It’s Time To End The “Not Criminally Responsible” Excuse For Violent Crimes

Why should the punishment for the same crime be different based on a completely subjective view of the offenders state of mind?

If we accept that there is an element of cruelty to locking people away, and accept that it’s cruel for innocent people to be killed, then we must also accept that there will always be an element of cruelty in the justice system, and that there is no way around it.

After all, if we don’t lock dangerous people away, innocent people will be killed.

And if we take action to protect innocent people, that will entail locking more people away – at least until we reach some sort of hypothetical utopian society where crime isn’t a problem (good luck with that).

This is the cruel reality of living in an imperfect world. We can either ignore it, or accept it.

And as we are seeing across our nation, ignoring it just makes things worse.

With all of this in mind, it’s time to start a conversation about ending the use of “not criminally responsible” as an excuse for the most violent crimes.

We remember the horrific attack on a Greyhound bus in Manitoba, when the assailant was found not criminally responsible for murdering and then eating parts of the body of an innocent man.

The assailant had schizophrenia, and as a result was jailed – and then later released.

Here’s the thing.

If the assailant did not have a diagnosed mental problem, they would have been found criminally responsible and would almost certainly still be in jail.

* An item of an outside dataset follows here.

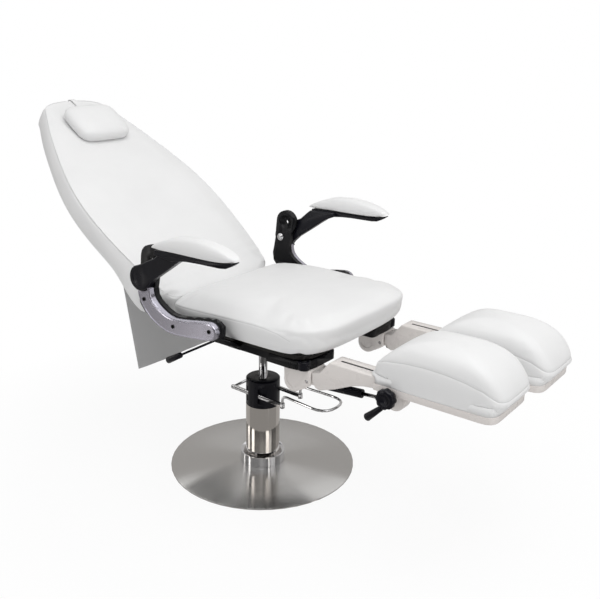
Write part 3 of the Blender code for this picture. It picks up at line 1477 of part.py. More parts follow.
def build_leg_tray(side, name, x, tilt):
    """The sliding carriage with the white tray over the arm's front end, and the calf cushion on it."""
    out = EXTENSION[side]
    slide = empty("leg_slide_" + name, (x, TRAY_REAR - out, LEG_ARM_TOP), parent=tilt)
    tray = plate("leg_tray_" + name, tray_outline(side, 0.0, out), TRAY_BOTTOM, TRAY_RIM, WHITE, axis="Z")
    upper = plate(
        "tray_upper_" + name, tray_outline(side, TRAY_STEP, out), TRAY_RIM - 0.006, TRAY_TOP, WHITE, axis="Z", cutter=True
    )
    inset = TRAY_STEP + TRAY_WALL
    hollow = plate(
        "tray_hollow_" + name, tray_outline(side, inset, out), 0.4800, TRAY_TOP - 0.0033, WHITE, axis="Z", cutter=True
    )
    mouth = box(
        "tray_mouth_" + name,
        (x - LEG_ARM_HALF - 0.0025, TRAY_REAR - out - 0.030, 0.4800),
        (x + LEG_ARM_HALF + 0.0015, TRAY_REAR - out + 0.010, TRAY_TOP - 0.0033),
        cutter=True,
    )
    bar = box(
        "carriage_bar_" + name,
        (x - 0.0250, -0.740 - out, 0.4990),
        (x + 0.0250, -0.500 - out, 0.5180),
        cutter=True,
    )
    neck = box("carriage_neck_" + name, (x - 0.0035, -0.612 - out, 0.514), (x + 0.0035, -0.560 - out, 0.5305), cutter=True)
    block = box("carriage_block_" + name, (x - 0.0230, -0.738 - out, 0.5160), (x + 0.0230, -0.685 - out, 0.5305), cutter=True)
    join(tray, upper)
    cut(tray, hollow, mouth)
    join(tray, bar, neck, block)
    set_origin(tray, slide.location)
    keep_parent(tray, slide)

    pad = leg_pad("leg_pad_" + name, side, out)
    recess = plate(
        "pad_recess_" + name,
        tray_outline(side, TRAY_STEP - 0.0003, out),
        0.4900,
        TRAY_TOP + 0.0006,
        VINYL,
        axis="Z",
        cutter=True,
    )
    mouth = box(
        "pad_mouth_" + name,
        (x - LEG_ARM_HALF - 0.0025, TRAY_REAR - out - 0.030, 0.4800),
        (x + LEG_ARM_HALF + 0.0015, TRAY_REAR - out + 0.010, TRAY_TOP - 0.0033),
        cutter=True,
    )
    cut(pad, recess, mouth)
    set_origin(pad, slide.location)
    keep_parent(pad, slide)


PAD_SEAM = [(0.000, 0.5560), (0.046, 0.5760), (0.102, 0.5850), (0.157, 0.5880), (0.211, 0.5862), (0.263, 0.5800)]
PAD_SEAM += [(0.310, 0.5688), (0.345, 0.5500), (0.370, 0.5460)]
PAD_CROWN = [(0.000, 0.5600), (0.020, 0.5760), (0.041, 0.5960), (0.060, 0.6130), (0.077, 0.6235), (0.105, 0.6335)]
PAD_CROWN += [(0.140, 0.6405), (0.190, 0.6425), (0.250, 0.6390), (0.285, 0.6325), (0.310, 0.6240), (0.335, 0.6115)]
PAD_CROWN += [(0.353, 0.5970), (0.368, 0.5700)]


def leg_pad(name, side, out):
    """A calf cushion with an arched seam where its side meets its crown, and a front that leans out."""
    count = 36
    floor = TRAY_RIM + GAP
    centre, rear = side * TRAY_X, TRAY_REAR - out
    loops = []
    for rise, inset, lean in ((0.0, 0.0, 0.0), (0.25, 0.0, 0.006), (0.70, -0.0005, 0.017), (0.93, 0.0015, 0.020), (1.0, 0.0030, 0.0195)):
        loop = []
        for u, v in soft_rectangle(TRAY_HALF - inset, inset, TRAY_LENGTH + lean - inset, 5.6, count):
            loop.append((centre + u, rear - v, floor + (between(PAD_SEAM, v) - floor) * rise))
        loops.append(loop)
    long = TRAY_LENGTH + 0.0205
    edge = soft_rectangle(TRAY_HALF - 0.0015, 0.0015, long - 0.0015, 5.6, count)
    middle = long / 2
    for share, rise in ((0.975, 0.25), (0.92, 0.55), (0.80, 0.80), (0.60, 0.95), (0.32, 1.0)):
        loop = []
        for u, v in edge:
            along = middle + (v - middle) * share
            low, high = between(PAD_SEAM, along), between(PAD_CROWN, along)
            loop.append((centre + u * share, rear - along, low + (high - low) * rise))
        loops.append(loop)
    return rings(name, loops, VINYL)


# ---------------------------------------------------------------- the whole chair
build_base()
build_housing()
build_pedal()
lift_axis, seat_axis = build_lift_and_seat()
build_sides(seat_axis)
build_recline_lever(seat_axis)
back_axis = build_back(seat_axis)
build_back_spring(seat_axis, back_axis)
build_flap()
build_armrests()
for leg_side in (-1, 1):
    build_leg(leg_side)
bpy.context.view_layer.update()
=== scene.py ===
"""Looks of a pedicure spa chair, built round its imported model.

Lengths are in metres and +Z is up. The chair faces -Y, and the sitter's right side, the one nearest the
camera, is at -X.
"""

import json
from math import atan2, cos, degrees, pi, radians, sin, tan

import bpy
import numpy as np
from mathutils import Matrix, Vector


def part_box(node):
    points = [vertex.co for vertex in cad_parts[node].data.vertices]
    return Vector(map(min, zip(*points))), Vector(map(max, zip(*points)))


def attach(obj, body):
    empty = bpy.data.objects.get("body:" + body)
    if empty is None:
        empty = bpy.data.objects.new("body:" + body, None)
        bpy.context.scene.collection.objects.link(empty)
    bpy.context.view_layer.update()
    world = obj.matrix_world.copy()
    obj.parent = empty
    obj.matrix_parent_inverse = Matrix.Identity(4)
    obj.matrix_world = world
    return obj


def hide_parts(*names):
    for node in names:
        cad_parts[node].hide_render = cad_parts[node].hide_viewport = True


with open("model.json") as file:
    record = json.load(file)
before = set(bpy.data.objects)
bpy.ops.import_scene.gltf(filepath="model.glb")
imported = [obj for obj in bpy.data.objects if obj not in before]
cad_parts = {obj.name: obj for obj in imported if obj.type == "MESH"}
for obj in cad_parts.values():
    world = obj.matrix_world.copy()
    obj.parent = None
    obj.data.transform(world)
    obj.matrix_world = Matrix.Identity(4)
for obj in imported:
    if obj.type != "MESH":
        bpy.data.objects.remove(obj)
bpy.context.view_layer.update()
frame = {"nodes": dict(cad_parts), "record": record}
nodes = frame["nodes"]
record = frame["record"]
body_of_node = {n: body for body, held in record["behaviour"]["bodies"].items() for n in held}
slot_of_node = {part["node"]: part["material_slot"] for part in record["subparts"]}

# ---------------------------------------------------------------- sizes
SIDES = {"near": -1, "far": 1}
FAR_DRAWN_OUT = 0.0187  # how much further than the near leg rest the far one is drawn out

RECLINE = radians(36.0)  # the back's angle over the floor
BACK_AXIS = Vector((0.0, 0.190, 0.550))
BACK_FACE = 0.0486  # the front face's height over the recline axis
BACK_SEAM = BACK_FACE - 0.0080  # the height of its front seam
BACK_REAR = BACK_FACE - 0.0770  # below this the back is tight over its board
BACK_SEAM_FROM = 0.050  # the seam fades towards the lower end from this far along
BACK_FOLDS = (  # the pulls across the lower end, as (way along, width, height, lean)
    (0.066, 0.0080, 0.0020, 0.06),
    (0.094, 0.0100, 0.0016, 0.10),
    (0.124, 0.0120, 0.0010, 0.16),
)
PILLOW_REAR = 0.0530  # below this the pillow rests on the back

SEAT_PITCH = radians(2.2)
SEAT_PITCH_AT = -0.130  # where along the seat the pitched top has its stated height
SEAT_SEAM = (  # the side seam from the front corner, as (y, height over the cushion's bottom)
    (-0.380, -0.040),
    (-0.352, -0.008),
    (-0.339, 0.006),
    (-0.329, 0.017),
    (-0.305, 0.037),
    (-0.271, 0.052),
    (-0.227, 0.060),
    (-0.185, 0.063),
    (0.150, 0.064),
)
SEAT_SIDE = 0.262  # beyond this the cushion's surface belongs to its side
SEAT_PLUMP = 0.012  # how much higher than its packed form the seat stands behind its middle

PAD_SEAM = (  # the calf cushions' side seam, as (way along the pad from its rear, height)
    (0.000, 0.5560),
    (0.046, 0.5760),
    (0.102, 0.5850),
    (0.157, 0.5880),
    (0.211, 0.5862),
    (0.263, 0.5800),
    (0.310, 0.5688),
    (0.345, 0.5500),
    (0.370, 0.5460),
)
PAD_REAR = -0.526  # where a calf cushion that isn't drawn out begins
LAP = (0.5122, 0.5320)  # the calf cushions' covers lap the trays' walls between these heights
LAP_THICK = 0.0016

NO_SEAM = 0.05  # the distance given to points that no seam is near
SEAM_HELD = 0.003  # a cover is held still this near to its seam
GROOVE_WIDTH = 0.0030

COVER_OUT = 0.341  # the outer face of the silver side covers
COVER_STEP = 0.0022  # the spacing of the points that the covers' outline is drawn with
COVER_EVENINGS = 14  # how many times those points are evened out
COVER_ROUND = 0.0046  # the rounding of the covers' edges
COVER_SINK = 0.0010  # how deep the covers' face lies inside its rim
COVER_SCREWS = ((0.1651, 0.6120), (0.0507, 0.5548), (-0.0882, 0.5720))  # as (y, z)
SCREW_RADIUS, SCREW_LENGTH, SCREW_PROUD = 0.0058, 0.0024, 0.0008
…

This makes absolutely no sense.

Doesn’t it stand to reason that anyone who murders and then eats part of another innocent human being has a severe mental problem?

Further, how can the assailant not have been considered responsible?

Did someone else commit the crime?

Did another ‘mind’ do it?

No, it was that one assailant, with one mind.

The use of ‘not criminally responsible’ has literally turned into a get-out-of-jail free card for those who commit violent acts, making it easier for them to get back out in public.

And this often has tragic consequences:

“A Quebec man accused of killing a provincial police officer had a history of mental health issues and had been found not criminally responsible at least five times for past offences.

Isaac Brouillard Lessard, 35, was shot dead by police after he allegedly fatally attacked Sgt. Maureen Breau on Monday evening and left her partner injured in Louiseville, Que., about 100 kilometres northeast of Montreal.

Brouillard Lessard had been followed closely by Quebec’s mental health review board, called Commission d’examen des troubles mentaux du Québec, composed of health experts who assess the risks posed by people found by courts to be not criminally responsible — or legally insane at the time they committed a crime.”

A subjective illusion

The problem here is that we are allowing a subjective illusion to dictate real-world events.

Whether someone is insane or not is subjective, yet it is being applied in a way that somehow makes the same action magically different, which then leads to dangerous people being let back out in public.

If someone is so screwed up that they are repeatedly found criminally insane, then they should be locked up.

Again, I shouldn’t even have to say this. It’s the most basic common-sense. The fact that I have to say it, and the fact that we have to fight against such irrational and absurd ‘justice system’ policies is an indictment of our society and our government.

We need to get back to basics, and end the ‘not criminally responsible’ excuse for violent crimes.